## [Available data]
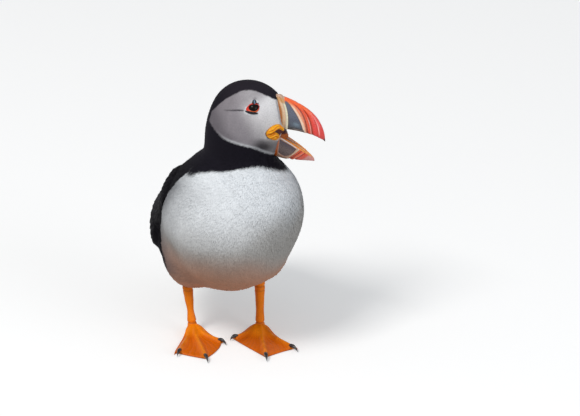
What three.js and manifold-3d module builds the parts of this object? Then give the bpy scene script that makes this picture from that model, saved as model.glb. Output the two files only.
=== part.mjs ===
// A life-size Atlantic puffin that stands on both feet, faces forward and looks over its left
// shoulder with its bill open. Millimetres, +Z up, floor at z = 0. The bird's own axes are forward,
// left and up; forward is near -Y and left is near +X.
import * as THREE from "three";
import { mergeVertices } from "three/addons/utils/BufferGeometryUtils.js";
import Module from "manifold-3d";

// ---------------------------------------------------------------------------------------------
// Driving dimensions

const TRUNK_TURN = 14; // degrees that the trunk is turned from -Y towards +X
const HEAD_TURN = 86; // degrees that the head is turned from -Y towards +X
const GAP = 0.3; // clearance between neighbouring pieces
const BIG = 400; // side of the blocks that part the body

// The plumage is a smooth union of eggs. at = forward, left, up; radii = along, side, up;
// pitch in degrees; taper = growth of the side and up radii towards the front end.
const TRUNK_EGGS = [
  { at: [4, 0, 91.5], radii: [62, 45, 36.5], pitch: 45, taper: [0, 0] },
  { at: [25, 0, 97], radii: [41, 43.5, 36.5], pitch: 50, taper: [0, 0] }, // breast
  { at: [17, 0, 71.5], radii: [44.5, 36, 29.5], pitch: 30, taper: [0, 0] }, // belly
  { at: [-31, 0, 72.5], radii: [47, 31, 18], pitch: 28, taper: [0.25, 0.25] }, // rump
  { at: [-32, 0, 59], radii: [34, 24, 17], pitch: 22, taper: [0.3, 0.2] }, // vent
  { at: [9, 0, 108], radii: [25, 35, 31.5], pitch: 60, taper: [0, 0] }, // mantle
  { at: [-8, 24.5, 57.5], radii: [20, 18, 22.5], pitch: 20, taper: [0, 0] }, // left thigh
  { at: [-8, -24.5, 57.5], radii: [20, 18, 22.5], pitch: 20, taper: [0, 0] }, // right thigh
];
const NECK_EGG = { at: [20, 3, 149.5], radii: [34, 22, 26.5], pitch: 84, taper: [0, 0] };
// The head's eggs are placed from the middle of the skull: forward, left, up along the head.
const SKULL_AT = [26, 8.5, 170.5];
const HEAD_EGGS = [
  { at: [0, 0, 0], radii: [22, 19.5, 20], pitch: -4, taper: [0, 0] }, // skull
  { at: [13, 0, -8.5], radii: [24, 12, 17], pitch: -10, taper: [-0.35, -0.15] }, // face
  { at: [11, 0, -16], radii: [18.5, 11, 10.5], pitch: -9, taper: [-0.3, 0] }, // jaw
];
const TRUNK_BLEND = 4; // softness of the joins between eggs
const HEAD_BLEND = 3;
const NECK_BLEND = 4;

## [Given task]
Set down verbatim only the lines between the start of the data above and the line with "const BIG = 400;", both boundaries included.

## [Output]
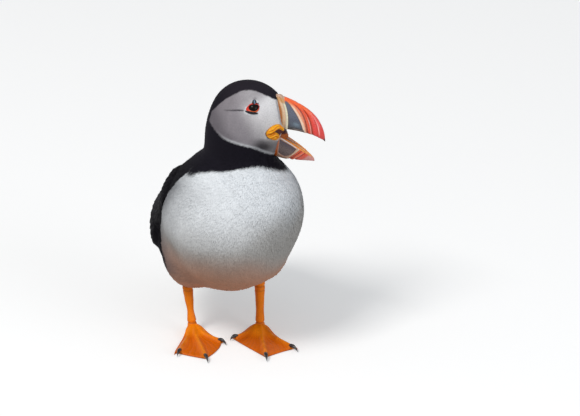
What three.js and manifold-3d module builds the parts of this object? Then give the bpy scene script that makes this picture from that model, saved as model.glb. Output the two files only.
=== part.mjs ===
// A life-size Atlantic puffin that stands on both feet, faces forward and looks over its left
// shoulder with its bill open. Millimetres, +Z up, floor at z = 0. The bird's own axes are forward,
// left and up; forward is near -Y and left is near +X.
import * as THREE from "three";
import { mergeVertices } from "three/addons/utils/BufferGeometryUtils.js";
import Module from "manifold-3d";

// ---------------------------------------------------------------------------------------------
// Driving dimensions

const TRUNK_TURN = 14; // degrees that the trunk is turned from -Y towards +X
const HEAD_TURN = 86; // degrees that the head is turned from -Y towards +X
const GAP = 0.3; // clearance between neighbouring pieces
const BIG = 400; // side of the blocks that part the body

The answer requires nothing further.